┌─ DATA LINES

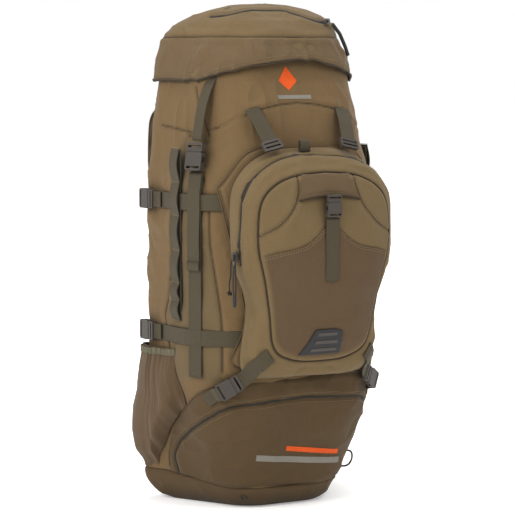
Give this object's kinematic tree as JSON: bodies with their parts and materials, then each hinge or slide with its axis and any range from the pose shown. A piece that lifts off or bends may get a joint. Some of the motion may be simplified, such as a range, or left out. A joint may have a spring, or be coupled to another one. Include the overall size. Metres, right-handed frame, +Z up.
{
  "type": "hunting backpack",
  "caption": "Internal-frame hunting backpack with top lid, detachable-style front daypack, side pockets, compression straps and padded harness.",
  "frame": {"origin": "on the floor, under the middle of the bag body", "axes": "+Z up, -Y the front with the daypack, +Y towards the wearer's back, +X the wearer's right"},
  "size_m": [0.3744, 0.4438, 0.787],
  "materials": {
    "pack_fabric": "brushed polyester, olive brown, soft sheen",
    "stretch_fabric": "stretch knit, greyer brown",
    "boot_fabric": "coarse coated pack cloth",
    "webbing": "woven nylon webbing",
    "zip_tape": "dark zip tape and coil",
    "binding": "folded edge binding",
    "foam_pad": "spacer mesh over foam",
    "buckle_plastic": "moulded acetal, matt",
    "zip_metal": "dark enamel on zinc",
    "rubber": "moulded rubber, matt",
    "cord_sheath": "braided cord",
    "stay_aluminium": "flat bar",
    "sheet_plastic": "HDPE sheet"
  },
  "bodies": {
    "root": {"back_pads": "foam_pad", "bag_sockets": "buckle_plastic", "base_panel": "boot_fabric", "bottom_compartment": "boot_fabric", "bottom_zip": "zip_tape", "compression_straps": "webbing", "daisy_chains": "webbing", "frame_sheet": "sheet_plastic", "frame_stays": "stay_aluminium", "haul_loop": "webbing", "lid_strap_anchors": "webbing", "lumbar_pad": "foam_pad", "main_bag_shell": "pack_fabric", "pocket_bindings": "binding", "shoulder_webs_left": "webbing", "shoulder_webs_right": "webbing", "shoulder_yoke": "pack_fabric", "side_pocket_left": "stretch_fabric", "side_pocket_right": "stretch_fabric", "tool_loop_cord": "cord_sheath", "top_straps": "webbing"},
    "lid": {"lid_band": "stretch_fabric", "lid_top": "pack_fabric", "lid_zip": "zip_tape", "lid_straps": "webbing", "lid_plugs": "buckle_plastic"},
    "lid_zip_slider": {"lid_slider": "zip_metal", "lid_pull": "rubber"},
    "daypack": {"daypack_shell": "pack_fabric", "daypack_wings": "pack_fabric", "daypack_front": "stretch_fabric", "daypack_hood": "pack_fabric", "rubber_patch": "rubber", "front_plug": "buckle_plastic", "daypack_zip": "zip_tape", "grab_tab": "webbing", "ladder_locks": "buckle_plastic", "lower_plugs": "buckle_plastic"},
    "front_strap_half": {"front_socket": "buckle_plastic", "front_strap": "webbing"},
    "daypack_zip_slider": {"daypack_slider": "zip_metal", "daypack_pull": "rubber", "pull_cord": "cord_sheath"},
    "bottom_zip_slider": {"bottom_slider": "zip_metal"},
    "upper_release_left": {"upper_plug_left": "buckle_plastic"},
    "upper_release_right": {"upper_plug_right": "buckle_plastic"},
    "lower_release_left": {"lower_plug_left": "buckle_plastic"},
    "lower_release_right": {"lower_plug_right": "buckle_plastic"},
    "strap_left": {"shoulder_strap_left": "foam_pad"},
    "strap_right": {"shoulder_strap_right": "foam_pad"},
    "sternum_left": {"sternum_web_left": "webbing", "sternum_plug": "buckle_plastic"},
    "sternum_right": {"sternum_web_right": "webbing", "sternum_socket": "buckle_plastic"},
    "wing_left": {"belt_wing_left": "foam_pad", "belt_web_left": "webbing", "belt_plug": "buckle_plastic"},
    "wing_right": {"belt_wing_right": "foam_pad", "belt_web_right": "webbing", "belt_socket": "buckle_plastic"}
  },
  "joints": [
    {"name": "lid_hinge", "type": "hinge", "parent": "root", "child": "lid", "pos_m": [0, 0.112, 0.667], "axis": [-1, 0, 0], "range_deg": [0, 110]},
    {"name": "lid_zip_run", "type": "hinge", "parent": "lid", "child": "lid_zip_slider", "pos_m": [0.0306, 0.016, 0.7605], "axis": [0, 0, -1], "range_deg": [0, 31]},
    {"name": "daypack_swing", "type": "hinge", "parent": "root", "child": "daypack", "pos_m": [0, -0.129, 0.5795], "axis": [-1, 0, 0], "range_deg": [0, 30]},
    {"name": "front_buckle_release", "type": "slide", "parent": "daypack", "child": "front_strap_half", "axis": [0, 0, -1], "range_m": [0, 0.022]},
    {"name": "daypack_zip_slide", "type": "slide", "parent": "daypack", "child": "daypack_zip_slider", "axis": [0, 0, 1], "range_m": [0, 0.075]},
    {"name": "bottom_zip_slide", "type": "slide", "parent": "root", "child": "bottom_zip_slider", "axis": [0, -0.6, 0.8], "range_m": [0, 0.03]},
    {"name": "upper_buckle_left", "type": "slide", "parent": "root", "child": "upper_release_left", "axis": [0, -1, 0], "range_m": [0, 0.024]},
    {"name": "upper_buckle_right", "type": "slide", "parent": "root", "child": "upper_release_right", "axis": [0, -1, 0], "range_m": [0, 0.024]},
    {"name": "lower_buckle_left", "type": "slide", "parent": "root", "child": "lower_release_left", "axis": [0, -1, 0], "range_m": [0, 0.024]},
    {"name": "lower_buckle_right", "type": "slide", "parent": "root", "child": "lower_release_right", "axis": [0, -1, 0], "range_m": [0, 0.024]},
    {"name": "shoulder_left", "type": "hinge", "parent": "root", "child": "strap_left", "pos_m": [0, 0.125, 0.602], "axis": [1, 0, 0], "range_deg": [0, 15], "deforming": ["shoulder_webs_left"]},
    {"name": "shoulder_right", "type": "hinge", "parent": "root", "child": "strap_right", "pos_m": [0, 0.125, 0.602], "axis": [1, 0, 0], "range_deg": [0, 15], "deforming": ["shoulder_webs_right"]},
    {"name": "sternum_height_left", "type": "slide", "parent": "strap_left", "child": "sternum_left", "axis": [0, 0.0995, 0.995], "range_m": [-0.02, 0.02]},
    {"name": "sternum_height_right", "type": "slide", "parent": "strap_right", "child": "sternum_right", "axis": [0, 0.0995, 0.995], "range_m": [-0.02, 0.02]},
    {"name": "belt_wing_left_swing", "type": "hinge", "parent": "root", "child": "wing_left", "pos_m": [-0.098, 0.131, 0.237], "axis": [0, 0, 1], "range_deg": [0, 60]},
    {"name": "belt_wing_right_swing", "type": "hinge", "parent": "root", "child": "wing_right", "pos_m": [0.098, 0.131, 0.237], "axis": [0, 0, -1], "range_deg": [0, 60]}
  ]
}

└─

Nothing should be left out: repeat all of the data exactly.

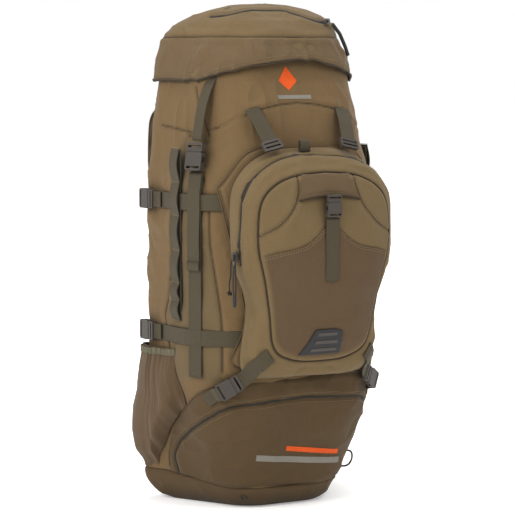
Give this object's kinematic tree as JSON: bodies with their parts and materials, then each hinge or slide with its axis and any range from the pose shown. A piece that lifts off or bends may get a joint. Some of the motion may be simplified, such as a range, or left out. A joint may have a spring, or be coupled to another one. Include the overall size. Metres, right-handed frame, +Z up.
{
  "type": "hunting backpack",
  "caption": "Internal-frame hunting backpack with top lid, detachable-style front daypack, side pockets, compression straps and padded harness.",
  "frame": {"origin": "on the floor, under the middle of the bag body", "axes": "+Z up, -Y the front with the daypack, +Y towards the wearer's back, +X the wearer's right"},
  "size_m": [0.3744, 0.4438, 0.787],
  "materials": {
    "pack_fabric": "brushed polyester, olive brown, soft sheen",
    "stretch_fabric": "stretch knit, greyer brown",
    "boot_fabric": "coarse coated pack cloth",
    "webbing": "woven nylon webbing",
    "zip_tape": "dark zip tape and coil",
    "binding": "folded edge binding",
    "foam_pad": "spacer mesh over foam",
    "buckle_plastic": "moulded acetal, matt",
    "zip_metal": "dark enamel on zinc",
    "rubber": "moulded rubber, matt",
    "cord_sheath": "braided cord",
    "stay_aluminium": "flat bar",
    "sheet_plastic": "HDPE sheet"
  },
  "bodies": {
    "root": {"back_pads": "foam_pad", "bag_sockets": "buckle_plastic", "base_panel": "boot_fabric", "bottom_compartment": "boot_fabric", "bottom_zip": "zip_tape", "compression_straps": "webbing", "daisy_chains": "webbing", "frame_sheet": "sheet_plastic", "frame_stays": "stay_aluminium", "haul_loop": "webbing", "lid_strap_anchors": "webbing", "lumbar_pad": "foam_pad", "main_bag_shell": "pack_fabric", "pocket_bindings": "binding", "shoulder_webs_left": "webbing", "shoulder_webs_right": "webbing", "shoulder_yoke": "pack_fabric", "side_pocket_left": "stretch_fabric", "side_pocket_right": "stretch_fabric", "tool_loop_cord": "cord_sheath", "top_straps": "webbing"},
    "lid": {"lid_band": "stretch_fabric", "lid_top": "pack_fabric", "lid_zip": "zip_tape", "lid_straps": "webbing", "lid_plugs": "buckle_plastic"},
    "lid_zip_slider": {"lid_slider": "zip_metal", "lid_pull": "rubber"},
    "daypack": {"daypack_shell": "pack_fabric", "daypack_wings": "pack_fabric", "daypack_front": "stretch_fabric", "daypack_hood": "pack_fabric", "rubber_patch": "rubber", "front_plug": "buckle_plastic", "daypack_zip": "zip_tape", "grab_tab": "webbing", "ladder_locks": "buckle_plastic", "lower_plugs": "buckle_plastic"},
    "front_strap_half": {"front_socket": "buckle_plastic", "front_strap": "webbing"},
    "daypack_zip_slider": {"daypack_slider": "zip_metal", "daypack_pull": "rubber", "pull_cord": "cord_sheath"},
    "bottom_zip_slider": {"bottom_slider": "zip_metal"},
    "upper_release_left": {"upper_plug_left": "buckle_plastic"},
    "upper_release_right": {"upper_plug_right": "buckle_plastic"},
    "lower_release_left": {"lower_plug_left": "buckle_plastic"},
    "lower_release_right": {"lower_plug_right": "buckle_plastic"},
    "strap_left": {"shoulder_strap_left": "foam_pad"},
    "strap_right": {"shoulder_strap_right": "foam_pad"},
    "sternum_left": {"sternum_web_left": "webbing", "sternum_plug": "buckle_plastic"},
    "sternum_right": {"sternum_web_right": "webbing", "sternum_socket": "buckle_plastic"},
    "wing_left": {"belt_wing_left": "foam_pad", "belt_web_left": "webbing", "belt_plug": "buckle_plastic"},
    "wing_right": {"belt_wing_right": "foam_pad", "belt_web_right": "webbing", "belt_socket": "buckle_plastic"}
  },
  "joints": [
    {"name": "lid_hinge", "type": "hinge", "parent": "root", "child": "lid", "pos_m": [0, 0.112, 0.667], "axis": [-1, 0, 0], "range_deg": [0, 110]},
    {"name": "lid_zip_run", "type": "hinge", "parent": "lid", "child": "lid_zip_slider", "pos_m": [0.0306, 0.016, 0.7605], "axis": [0, 0, -1], "range_deg": [0, 31]},
    {"name": "daypack_swing", "type": "hinge", "parent": "root", "child": "daypack", "pos_m": [0, -0.129, 0.5795], "axis": [-1, 0, 0], "range_deg": [0, 30]},
    {"name": "front_buckle_release", "type": "slide", "parent": "daypack", "child": "front_strap_half", "axis": [0, 0, -1], "range_m": [0, 0.022]},
    {"name": "daypack_zip_slide", "type": "slide", "parent": "daypack", "child": "daypack_zip_slider", "axis": [0, 0, 1], "range_m": [0, 0.075]},
    {"name": "bottom_zip_slide", "type": "slide", "parent": "root", "child": "bottom_zip_slider", "axis": [0, -0.6, 0.8], "range_m": [0, 0.03]},
    {"name": "upper_buckle_left", "type": "slide", "parent": "root", "child": "upper_release_left", "axis": [0, -1, 0], "range_m": [0, 0.024]},
    {"name": "upper_buckle_right", "type": "slide", "parent": "root", "child": "upper_release_right", "axis": [0, -1, 0], "range_m": [0, 0.024]},
    {"name": "lower_buckle_left", "type": "slide", "parent": "root", "child": "lower_release_left", "axis": [0, -1, 0], "range_m": [0, 0.024]},
    {"name": "lower_buckle_right", "type": "slide", "parent": "root", "child": "lower_release_right", "axis": [0, -1, 0], "range_m": [0, 0.024]},
    {"name": "shoulder_left", "type": "hinge", "parent": "root", "child": "strap_left", "pos_m": [0, 0.125, 0.602], "axis": [1, 0, 0], "range_deg": [0, 15], "deforming": ["shoulder_webs_left"]},
    {"name": "shoulder_right", "type": "hinge", "parent": "root", "child": "strap_right", "pos_m": [0, 0.125, 0.602], "axis": [1, 0, 0], "range_deg": [0, 15], "deforming": ["shoulder_webs_right"]},
    {"name": "sternum_height_left", "type": "slide", "parent": "strap_left", "child": "sternum_left", "axis": [0, 0.0995, 0.995], "range_m": [-0.02, 0.02]},
    {"name": "sternum_height_right", "type": "slide", "parent": "strap_right", "child": "sternum_right", "axis": [0, 0.0995, 0.995], "range_m": [-0.02, 0.02]},
    {"name": "belt_wing_left_swing", "type": "hinge", "parent": "root", "child": "wing_left", "pos_m": [-0.098, 0.131, 0.237], "axis": [0, 0, 1], "range_deg": [0, 60]},
    {"name": "belt_wing_right_swing", "type": "hinge", "parent": "root", "child": "wing_right", "pos_m": [0.098, 0.131, 0.237], "axis": [0, 0, -1], "range_deg": [0, 60]}
  ]
}